There is an inherent speed to things. We see it when we observe the rhythms of the natural world. When we step into a meadow and see the breeze moving through the trees, stirring the grass, we get a glimpse of it. When we have the privilege of standing on a precipice, like the Grand Canyon, and look down into the immensity of what the Earth has created, a deep silence stirs within. How long did it take for these natural masterpieces to form?
Angeles Arrien says that the rhythm of nature is medium to slow. With her wit, wry smile and twinkling eyes she would repeat this phrase over and over again. Nature moves medium to slow.
It’s quite a concept when considered from the position of our current, discordant living. We have become accustomed to incredibly fast, everything. Living in this technological age is a challenge because of the incessant onslaught of information that is constantly flung our way. The unending barrage of tweets, snapchats, notifications, pokes, texts, PMs, and emails has us moving at a speed that convinces us the life is unfolding at a deceptively fast rate. We are pushed, pulled and cajoled by the undercurrents of popular psychology to get from here to there, to make haste with making change because life is going to pass us by. And the whole time, life is passing by. It’s in the small moments: in the subtleties that we get a glimpse of this ephemeral thing we call life.
Moving at the speed of our time is a meat grinder for the soul.
The ever-increasing pace of production, consumption, and the hunger it brings is not sustainable. In a time when sustainability is all the rage, we have rarely if ever stepped back to look at the sustainability of our inner world. This is because, in a very real sense, the external world we live in and our inner world are at odds.
When we glimpse moments of being fully present, fully aware, fully alive we have the sense of time slowing down. We hear each second click away on the clock, we become enraptured in what we are experiencing in the moment. And yet, the speed modern living demands of us makes it so that those fleeting moments have to be nearly catastrophic to get our attention. And perhaps life abides. Regardless, with so much focus spent on getting somewhere (anywhere but where we are) we live life like a hobo clinging by a finger to a speeding railway car, afraid that at any moment he will slip away and be chewed up on the tracks.
Here is the thing: where you are going is no better than where you are now. Actually, where you are going is an illusion. To live your life constantly chasing the next thing is an extreme act of violence to the soul. It is a fragmenting of the soul that leaves us diminished, frustrated, and more than hungry, starving. What we are starving for is a life that is so saturated with soulfulness that no material thing could deter us from praising being alive. And this is not to say that when we reach this place all things will be pleasant. Not at all. There is much work to do. But when we learn to live from this soulful place we can start doing the work: in whatever way it may emerge for you.
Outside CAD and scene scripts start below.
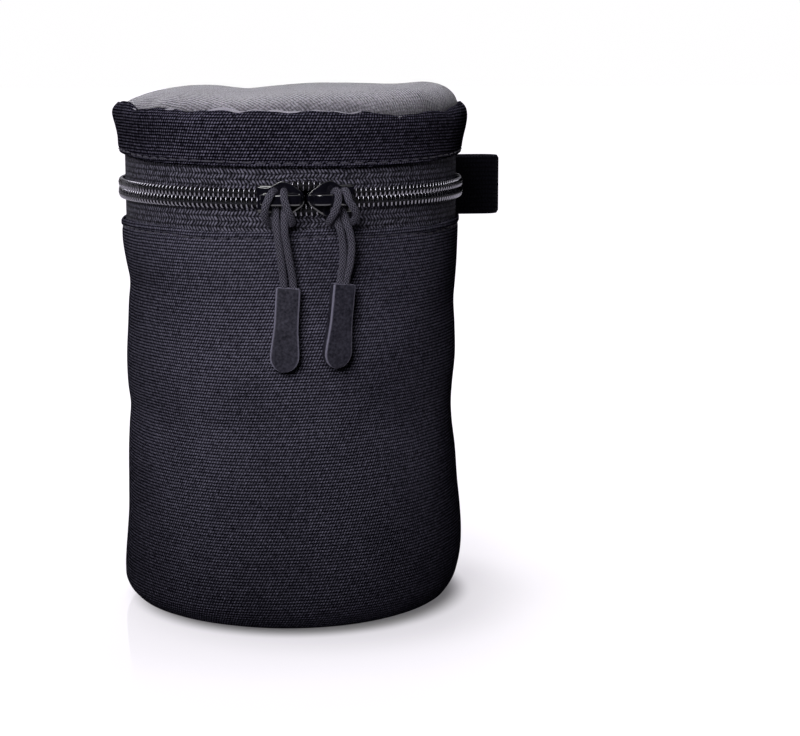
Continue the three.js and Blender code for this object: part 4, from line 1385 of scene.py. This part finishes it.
def add_inside():
    """The padding, the lining, the base's layers and the bindings."""
    padding, lining, binding = (FOAM, "foam"), (LINING, "lining"), (TAPE, "binding")
    wall = soft_ring("body_padding", [
        [45.9, 1.9], [46.2, 1.7], [49.5, 6], [51.0, 12], [51.6, 20], [50.8, 40], [49.1, 58],
        [48.9, 66], [49.6, 80], [49.4, 96], [50.6, 108], [50.9, 112.4], [50.45, 113.2],
        [50.45, 118.0], [50.2, 118.1], [45.9, 113.9]], padding, "body", "body_foam", 0.1, 1)
    soft_ring("body_lining_cloth", [
        [45.0, 8.9], [45.6, 8.8], [45.6, 60], [45.6, 113.9], [50.1, 118.6], [50.3, 119.2],
        [49.8, 119.3], [45.0, 114.6], [45.0, 60]], lining, "body", "body_lining", 0.12, 2)
    base = soft_disc("base_padding", 45.4, 1.55, 7.4, padding, "body", "base_foam")
    soft_disc("base_lining_cloth", 45.4, 7.8, 8.4, lining, "body", "base_lining", 0.5)
    soft_disc("base_cloth", 46.2, 0.0, 1.2, (RIBBED, "outer_fabric"), "body", "base_panel")
    soft_ring("base_corner_binding", [[41.9, 8.95], [44.7, 8.7], [44.8, 11.5]],
              binding, "body", "base_binding", 0.05)
    band = soft_ring("lid_band_padding", [
        [45.9, 145.1], [50.2, 140.5], [50.5, 140.6], [50.5, 147.9], [52.0, 148.2], [52.0, 149.9],
        [45.9, 150.0]], padding, "lid", "lid_band_foam", 0.05, 1)
    soft_ring("lid_band_lining_cloth", [
        [45.0, 144.3], [49.8, 139.3], [50.3, 139.5], [50.1, 140.0], [45.6, 144.6], [45.6, 149.3],
        [45.0, 149.3]], lining, "lid", "lid_band_lining", 0.1, 2)
    soft_disc("lid_top_lining_cloth", 45.4, 149.7, 150.3, lining, "lid", "lid_top_lining")
    soft_ring("lid_corner_binding", [[41.9, 149.25], [44.7, 149.4], [44.8, 146.6]],
              binding, "lid", "lid_binding", 0.05)


add_inside()


# Floor, light and background

FLOOR_WIDTH = 12.0
WORLD_LEVEL = 0.03
WORLD_COLOUR = (1, 0.995, 1, 1)
FLOOR_GLOSS = 0.13
FLOOR_LEVEL = 0.975          # the floor's own white close to the pouch
FAR_LEVEL = 1.12
FAR_START = 0.065           # from here out the floor's own white grows
FAR_END = 0.3
# Painted shadow on the floor: its own white is dimmed round the base, close in and then more softly
CONTACT_PLACE = (0.0015, -0.001, 0)
CONTACT_REACH = (0.0465, 0.056)
CONTACT_PAINTED_SHADOW = 0.62
SOFT_PLACE = (0.01, -0.008, 0)
SOFT_REACH = (0.04, 0.072)
SOFT_PAINTED_SHADOW = 0.2
GLOSS_REACH = (0.055, 0.11)
SURROUND_RADIUS = 0.75
SURROUND_HEIGHT = 0.75
SURROUND_ANGLES = (-125, 172)    # degrees from the front
LAMP_SIZE = 0.3
LAMPS = {                   # place, target, watts, and spread in degrees
    "top_lamp": ((0.04, 0.45, 1.0), (0, 0, 0.1), 2.6, 180),
    "key_lamp": ((-0.165, -0.435, 0.337), (0, 0, 0.14), 0.238, 45),
}


def through(tree):
    """1 for the rays that look straight at a surface or see it in gloss or glass."""
    path = add_node(tree, "LightPath", {})
    camera, glossy, glass = (Field(tree, path.outputs[f"Is {kind} Ray"])
                             for kind in ("Camera", "Glossy", "Transmission"))
    return camera.highest(glossy).highest(glass)


def floor_white():
    """White where it is looked at, with a painted shadow round the base, and a faint reflection of
    the pouch.
    """
    finish = Finish("floor_white", Specular_IOR_Level=0.0, Roughness=0.9,
                    Emission_Color=(0.97, 0.94, 1, 1))
    tree = finish.tree
    seen = through(tree)
    finish.colour(seen, (0.03, 0.03, 0.033, 1), (0.3, 0.305, 0.29, 1))
    level = finish.around((0, 0, 0), (FAR_START, FAR_END), FLOOR_LEVEL, FAR_LEVEL)
    level = level - finish.around(CONTACT_PLACE, CONTACT_REACH, CONTACT_PAINTED_SHADOW, 0)
    level = (level - finish.around(SOFT_PLACE, SOFT_REACH, SOFT_PAINTED_SHADOW, 0)) * seen
    tree.links.new(level.socket, finish.shader.inputs["Emission Strength"])
    gloss = add_node(tree, "BsdfGlossy", {"Roughness": 0.05, "Color": (0.93, 0.9, 1, 1)})
    share = finish.around((0, 0, 0), GLOSS_REACH, FLOOR_GLOSS, 0)
    mix = add_node(tree, "MixShader",
                   {0: share, 1: finish.shader.outputs[0], 2: gloss.outputs[0]})
    tree.links.new(mix.outputs[0], tree.nodes["Material Output"].inputs[0])
    return finish.material


def add_surround():
    """A black studio wall in front, seen only in gloss, so that dark metal and nylon stay dark."""
    angles = np.linspace(*SURROUND_ANGLES, 41)
    heights = np.array([[0.002], [SURROUND_HEIGHT]])
    points = round_point(angles[None], SURROUND_RADIUS, heights)
    finish = Finish("surround_black", Specular_IOR_Level=0.0, Roughness=1.0)
    finish.colour(finish.noise(200, 2), (0.004, 0.004, 0.004, 1), (0.012, 0.012, 0.012, 1))
    wall = Surface().grid(points, np.radians(angles)[None], heights, "open").build(
        "surround", finish.material)
    wall.visible_camera = wall.visible_diffuse = wall.visible_shadow = False


def add_floor():
    """A plain floor, far wider than the view."""
    half = FLOOR_WIDTH / 2
    mesh = bpy.data.meshes.new("floor")
    mesh.from_pydata([(-half, -half, 0), (half, -half, 0), (half, half, 0), (-half, half, 0)], [],
                     [(0, 1, 2, 3)])
    floor = bpy.data.objects.new("floor", mesh)
    scene.collection.objects.link(floor)
    mesh.materials.append(floor_white())


def add_world():
    """White where it is looked at or mirrored, and dim as a light."""
    world = bpy.data.worlds.new("studio")
    scene.world = world
    world.use_nodes = True
    tree = world.node_tree
    background = tree.nodes["Background"]
    background.inputs["Color"].default_value = WORLD_COLOUR
    level = through(tree) * (1 - WORLD_LEVEL) + WORLD_LEVEL
    tree.links.new(level.socket, background.inputs["Strength"])


def add_lamp(name, place, target, power, spread):
    """A round soft lamp that points at a target."""
    lamp = bpy.data.lights.new(name, "AREA")
    lamp.shape = "DISK"
    lamp.size = LAMP_SIZE
    lamp.energy = power
    lamp.spread = math.radians(spread)
    holder = bpy.data.objects.new(name, lamp)
    scene.collection.objects.link(holder)
    holder.location = place
    holder.rotation_euler = (Vector(target) - Vector(place)).to_track_quat("-Z", "Y").to_euler()


add_floor()
add_world()
for lamp_name, lamp_values in LAMPS.items():
    add_lamp(lamp_name, *lamp_values)
add_surround()
scene.view_settings.view_transform = "Standard"
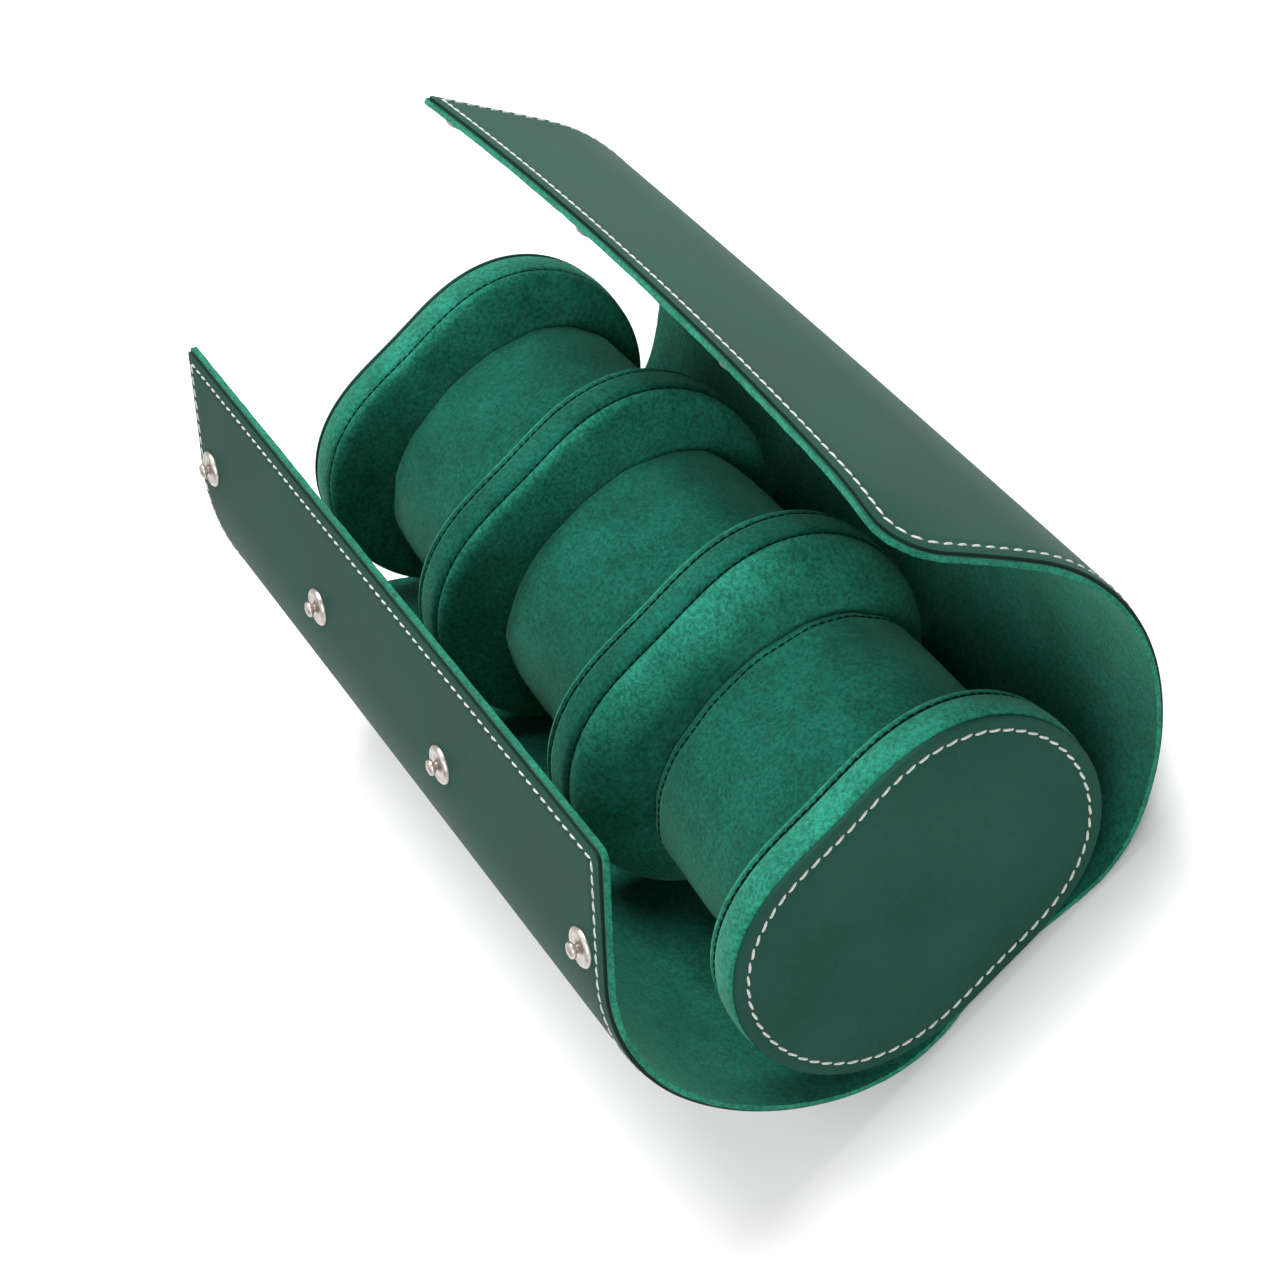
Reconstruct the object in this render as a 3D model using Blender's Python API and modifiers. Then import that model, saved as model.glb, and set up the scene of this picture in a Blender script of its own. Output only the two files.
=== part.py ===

We are tasked with putting back together the sacred. Amassing fortunes, increasing bank accounts, and lavishing in luxury have led us to a world in tatters. As we see the rapid decline of ecosystems, unheard of rates of extinction, and the ravages of wars brought on by neoliberal capitalist greed, we are called to make extreme changes in our ways of being. This is possible when we start slowing down. In our breakneck rush towards a future that has been pandered to us by a broken system we have forgotten how to listen. We have forgotten how to be connected: to each other, to the Earth, to our ancestors, to Spirit.
It is in times of stillness that we are guided by something much deeper, older, wiser than our racing minds could ever be. It doesn’t matter what you call it. Actually, the act of labeling in itself shuts down the path of communication. If you don’t believe me, the next time you’re having a conversation with a friend just tell them “You’re a (fill the blank in with appropriate label)!” Just see where the conversation goes. You don’t have to call IT anything: Cosmic Consciousness, Higher Self, God, Yahweh, Bog…whatever. Call it the Hamburglar if you want. But listen. Find a space where you can be stripped of your technological baubles, sit for a while, and just listen.
When you return to the frenetic world I promise it will be just the same as you left it. You may not be. That’s the point. Return to what is needed. Plant your feet firmly in the Earth. Listen. And breathe new life into a rapidly dying world. This is soul work.